Metroid Prime 2 wasn’t just a sequel, it was a sprint. In a recent excerpt from Metroid Prime 1–3: A Visual Retrospective, longtime producer Kensuke Tanabe opened up about the high-pressure race to complete Metroid Prime 2: Echoes in just two years. His behind-the-scenes account offers a raw look at how Nintendo and Retro Studios managed to ship a fully-fledged follow-up without sacrificing vision or gameplay quality.
Nintendo pushed Retro hard after Metroid Prime’s success
After the original Metroid Prime made waves in 2002, Nintendo didn’t waste time. According to Tanabe, the directive from the top was clear: get the next game done fast. Rather than taking the safer route with a smaller-scale Metroid Prime 1.5 multiplayer project, Retro insisted on building a true sequel from scratch.
Tanabe confirmed that Retro Studios wanted “a robust, standalone sequel,” and Nintendo agreed on one condition: finish it in two years.
No extensions, no delays, just daily progress
Working under what Tanabe called a non-negotiable timeline, the team had to make tough calls daily during the final months. “In the final three to four months, we had to resolve undecided matters at an incredible pace. And turn them into tangible progress every day,” he wrote. That meant cutting through red tape, accelerating creative decisions, and trimming every possible delay.
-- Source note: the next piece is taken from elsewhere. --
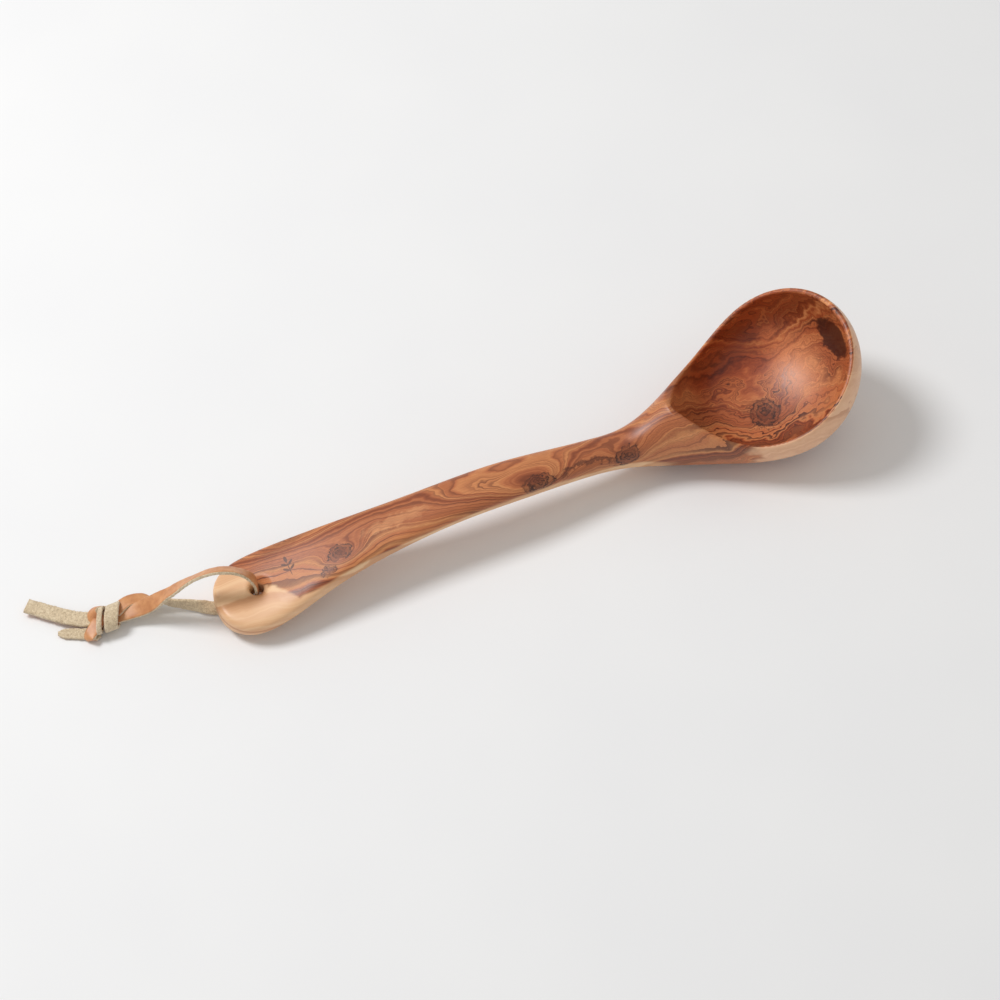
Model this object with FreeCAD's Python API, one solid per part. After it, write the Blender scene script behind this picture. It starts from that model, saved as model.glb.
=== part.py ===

How Nintendo translated at speed to keep momentum
Even localization a usually slow process was transformed into a verbal relay race. Translators and interpreters would take turns skimming, summarizing, and reading aloud in Japanese. So decisions could be made immediately, without stopping to write everything down.
Tanabe described the mood inside Retro as intense but energized. At one point, while tweaking gameplay elements in real time, he joked with the team: “Alright, let’s overclock our brains now!”
Metroid Prime multiplayer mode survived the crunch and could see a comeback
Despite the rushed schedule, Metroid Prime 2’s multiplayer mode made the cut, offering local competitive matches for up to four players. Tanabe admitted that not many players experienced it due to its couch-only nature. But he expressed hope for a remake that might give it new life on modern systems.
“If it is remade, I would be delighted for more people to have the chance to experience it,” he added.
Retro’s remastering work was a passion project
Alongside Tanabe’s reflections, Retro Studios also shared stories about the making of Metroid Prime Remastered for Nintendo Switch. The excerpt doesn’t reveal every detail, but it shows that the team approached the remaster with real affection for the franchise and likely worked with a far more forgiving schedule.
The takeaway? Metroid Prime 2: Echoes may not have had years of development luxury, but what Retro achieved under pressure still holds up. Two years, no delays, and a full sequel with multiplayer that’s rare air.